You will punch in on the clock, and after that you will wait in line for possibly one hour to manually check in at your class, after which he will give you a ticket to get out and go look for clothing so you can then go look for a job. This will eat up three weeks if you can swing it. Then you will be given a case worker and a job counselor, neither of which will have any fucking idea what's really going on with you. Then, if you're unlucky or unruly, you'll get Mr. Rivers. He runs the computer lab and is an ex-Marine - a man now on a 30+ year military pension +SS and doing this for extra money. "In at 9, break at 10, out for lunch at 12, back at 1, break at 3 and out by 4:50", he says. And if you got all that right, you'd be lucky to get 4 solid hours on one of his raggedy old computers to actually look for work. And and don't bring your own computer. I was told they were not allowed - that they were illegal inside the program. And yes, the director of the program told me that. Hmm. I wonder if he's ever looked for a job.

Why to Occupy?

And in the middle of all that madness, I found Occupy Wall Street. The most rational explanation of why all this government lunacy was what it was. Because things were not right. Because my unemployment was not because of me. Because the 1% had actually started to eat away at the 2% - because I was told at one point in time that I had actually arrived in the top 2% of American income.

"And I should feel sorry for you? And I should help you buy a fucking iPhone?" you ask? Well, it's an option honestly - because if I view you as "the American people", you've obviously let some much worse shit fly under your radar this season so this shouldn't be the largest imposition you've been saddled with recently. Geez mates, buck up. Get a spine. Can't you see what you've been fed? This rubbish? This Obama/Geithner/Paulson/FED/Goldman Sachs fucking bullshit rubbish? Or maybe not. I dunno. In my case, Occupy was the only logical conclusion to having my own government brand me as a criminal, just for wanting a job. Fuck em'. I can do this all on my own.

Out Of the Frying Pan

I moved out of the shelter on November 3rd, just short of my 2 month anniversary. Thank God. And I have never looked back. I was fortunate to be able to build a teepee on Wall Street, or damn close. Will somebody please tell me how whacked that is? It's way whacked. And it's way cool. By any number of barometers. And so I began to live on my own, first at Occupy in Zuccotti Park and then at a succession of churches and then currently, with a friend who lets me take a sliver of floor in a back room and lets me use this computer. Thank God, or somebody - because my family has been out of the mix since the beginning. Don't ask. I was adopted anyway, so it seems their thought that I was basically, redundant, at birth. And that's sad. Fucking sad, the way our society treats people. Like miscreants needing rehabilitation. The extras. If we could just make them go away. And so I have - at least away from the institutionalised method of things.
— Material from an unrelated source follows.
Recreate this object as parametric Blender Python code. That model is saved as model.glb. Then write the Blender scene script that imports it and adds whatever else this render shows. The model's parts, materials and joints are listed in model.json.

iPhones and the Logic of the Modern World


If you could boil the modern world down into one icon, it might be the iPhone. The embodiment of Steve Jobs, a contemporary genius, that was, before we crucified him in the press and vilified him as a man who just didn't get it, and installed Bill Gates as the current chancellor of American "Conventional Wisdom" - that is, until the conventional failed to work and the unconventional seemed novel.  Enter Jobs. Modern rennaissance man. Rugged individualist. Malcontent. In black jeans. What the perfect foil - to allow America to claim credit for him, after a life of being messed about - slapped like a pestering bug. Almost politely asked to go away. But he wouldn't. But there's a lot of him in that phone that everyone wants. Including me.
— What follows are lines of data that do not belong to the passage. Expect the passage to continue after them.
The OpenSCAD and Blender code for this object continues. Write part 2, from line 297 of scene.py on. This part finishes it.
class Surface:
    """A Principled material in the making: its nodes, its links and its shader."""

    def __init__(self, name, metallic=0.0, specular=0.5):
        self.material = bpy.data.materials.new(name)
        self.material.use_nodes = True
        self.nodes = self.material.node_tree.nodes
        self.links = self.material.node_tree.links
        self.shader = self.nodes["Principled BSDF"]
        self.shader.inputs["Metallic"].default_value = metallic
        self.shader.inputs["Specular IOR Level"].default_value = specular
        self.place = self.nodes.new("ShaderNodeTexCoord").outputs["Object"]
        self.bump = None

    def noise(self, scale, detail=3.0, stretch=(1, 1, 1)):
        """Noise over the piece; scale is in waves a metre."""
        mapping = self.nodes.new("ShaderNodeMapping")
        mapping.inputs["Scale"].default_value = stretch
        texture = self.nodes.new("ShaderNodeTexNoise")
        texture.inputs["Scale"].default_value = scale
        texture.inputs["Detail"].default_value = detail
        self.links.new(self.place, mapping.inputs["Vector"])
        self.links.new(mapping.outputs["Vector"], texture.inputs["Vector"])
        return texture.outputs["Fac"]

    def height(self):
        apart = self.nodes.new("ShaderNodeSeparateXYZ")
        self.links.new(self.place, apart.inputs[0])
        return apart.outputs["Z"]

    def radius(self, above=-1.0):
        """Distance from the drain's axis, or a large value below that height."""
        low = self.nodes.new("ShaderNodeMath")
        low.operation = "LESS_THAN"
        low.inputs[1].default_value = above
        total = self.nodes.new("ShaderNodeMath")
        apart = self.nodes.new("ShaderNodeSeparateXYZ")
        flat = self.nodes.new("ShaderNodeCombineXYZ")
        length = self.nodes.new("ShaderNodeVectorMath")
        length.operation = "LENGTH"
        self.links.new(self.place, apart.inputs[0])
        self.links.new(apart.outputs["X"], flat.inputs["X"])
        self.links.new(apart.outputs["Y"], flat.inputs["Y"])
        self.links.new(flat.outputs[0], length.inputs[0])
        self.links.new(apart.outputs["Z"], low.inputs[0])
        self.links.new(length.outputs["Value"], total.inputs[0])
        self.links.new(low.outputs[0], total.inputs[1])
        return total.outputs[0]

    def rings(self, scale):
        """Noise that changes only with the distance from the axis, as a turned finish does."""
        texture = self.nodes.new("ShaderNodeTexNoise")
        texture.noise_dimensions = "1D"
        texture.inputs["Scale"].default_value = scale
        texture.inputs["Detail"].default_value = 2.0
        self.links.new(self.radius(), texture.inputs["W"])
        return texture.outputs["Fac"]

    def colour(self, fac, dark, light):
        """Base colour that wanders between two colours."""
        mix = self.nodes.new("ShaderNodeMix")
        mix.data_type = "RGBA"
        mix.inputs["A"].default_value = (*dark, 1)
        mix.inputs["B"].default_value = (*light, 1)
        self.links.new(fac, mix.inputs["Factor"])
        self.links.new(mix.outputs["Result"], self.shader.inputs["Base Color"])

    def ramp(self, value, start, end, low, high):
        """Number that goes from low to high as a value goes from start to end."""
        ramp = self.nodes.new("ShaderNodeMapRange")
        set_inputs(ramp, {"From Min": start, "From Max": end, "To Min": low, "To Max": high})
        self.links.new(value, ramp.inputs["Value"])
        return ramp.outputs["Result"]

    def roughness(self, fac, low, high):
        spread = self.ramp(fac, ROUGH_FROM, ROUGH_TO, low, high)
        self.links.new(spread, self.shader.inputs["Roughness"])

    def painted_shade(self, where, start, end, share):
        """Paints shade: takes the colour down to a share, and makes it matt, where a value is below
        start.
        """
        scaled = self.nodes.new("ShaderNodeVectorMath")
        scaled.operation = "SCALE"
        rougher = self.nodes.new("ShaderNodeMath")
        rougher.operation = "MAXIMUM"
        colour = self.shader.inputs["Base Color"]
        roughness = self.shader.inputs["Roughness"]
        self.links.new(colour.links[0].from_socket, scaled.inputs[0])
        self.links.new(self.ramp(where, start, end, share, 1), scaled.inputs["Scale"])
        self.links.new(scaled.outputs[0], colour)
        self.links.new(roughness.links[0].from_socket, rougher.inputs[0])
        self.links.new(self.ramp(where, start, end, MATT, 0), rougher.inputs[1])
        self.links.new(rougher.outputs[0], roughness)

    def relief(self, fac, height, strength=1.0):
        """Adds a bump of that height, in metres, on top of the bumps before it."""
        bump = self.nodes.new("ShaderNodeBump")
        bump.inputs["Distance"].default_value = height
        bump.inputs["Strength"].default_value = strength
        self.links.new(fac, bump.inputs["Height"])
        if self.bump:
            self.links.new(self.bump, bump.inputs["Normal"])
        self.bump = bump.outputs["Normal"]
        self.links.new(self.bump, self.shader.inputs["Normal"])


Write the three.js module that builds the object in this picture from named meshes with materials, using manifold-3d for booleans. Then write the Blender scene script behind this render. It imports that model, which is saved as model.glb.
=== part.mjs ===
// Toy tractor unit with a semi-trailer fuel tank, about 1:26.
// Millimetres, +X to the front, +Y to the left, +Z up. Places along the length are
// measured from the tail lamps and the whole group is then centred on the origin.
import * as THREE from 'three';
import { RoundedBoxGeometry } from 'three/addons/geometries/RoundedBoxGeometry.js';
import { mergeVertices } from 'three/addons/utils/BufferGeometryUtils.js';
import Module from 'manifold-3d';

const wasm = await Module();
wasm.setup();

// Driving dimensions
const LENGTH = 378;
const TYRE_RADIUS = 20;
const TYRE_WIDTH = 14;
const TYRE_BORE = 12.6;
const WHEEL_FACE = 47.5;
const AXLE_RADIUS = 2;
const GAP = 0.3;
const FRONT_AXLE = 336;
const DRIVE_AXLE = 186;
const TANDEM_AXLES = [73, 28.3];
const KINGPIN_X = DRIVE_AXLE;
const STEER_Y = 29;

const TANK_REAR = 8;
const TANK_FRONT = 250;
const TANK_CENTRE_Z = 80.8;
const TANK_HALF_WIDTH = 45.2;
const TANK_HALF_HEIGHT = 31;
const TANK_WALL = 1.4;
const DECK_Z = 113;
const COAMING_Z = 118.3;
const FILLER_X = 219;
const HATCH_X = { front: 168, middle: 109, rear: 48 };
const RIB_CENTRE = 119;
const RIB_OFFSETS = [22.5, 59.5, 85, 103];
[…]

And that phone is not just a phone. It reads that code above. That QR code that takes you precisely to my Facebook page. Whoooh, the anonymous blogger being unmasked by technology. Well, not if I don't want to. And so now I want to. Why? Because that's the world. And if I'm in an interview with someone about a digital advertising job and they throw that at me and I have a vintage Motorola, I will look like an idiot. It's not about the money, it's about the technology - and whether I get it or not. NOT - if I have a shitty phone. So that's the story, Marsha and Soren and Susan and all the other people who have given me shit for being homeless and wanting a high tech phone. That's how it works today. And by their help so far, I understand how much, or not, they get it.
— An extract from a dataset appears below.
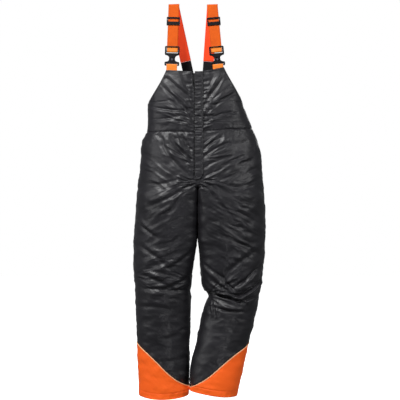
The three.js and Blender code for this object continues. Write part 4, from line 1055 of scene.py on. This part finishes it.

"Oh Lord, Won't You Buy Me a Mercedes Benz"


To be homeless these days costs thousands. Really. Thousands, or tens of or hundreds of to get into but tens to get out of. Plus whatever the pain I've illustrated above. Do the math. Weekly expenses, computers, phones and food. And if any of you can do the math that comes up with less than $10,000 to get out you're an idiot - or at worst, poor at the maths. The government estimates they spend $38,000+ a year supporting "homeless" people. Rubbish. Most of that is going to the profit making complex that's been built around the market. So give me 1/2 of that. I can budget - and easily come out with better than the government number.


But don't tell me how to do something, or how much you think it will cost, or any of that rubbish. You don't know - and if you think you do, I'd more than happily invite you to attempt it along with me - but you buy your own food, okay?


So that's the story. Please donate at will or not. And realise, that If really didn't want to get back to work, I wouldn't be doing all of this - it's not good for the resume, as you might understand. Having that phone is lifeblood for me and to all those people who think I can do it on a $35 dollar phone? Fuck em'. I'll give them a $35 phone when they're up shit's creek and see how they do. I'm sure it will make a damn fine paddle.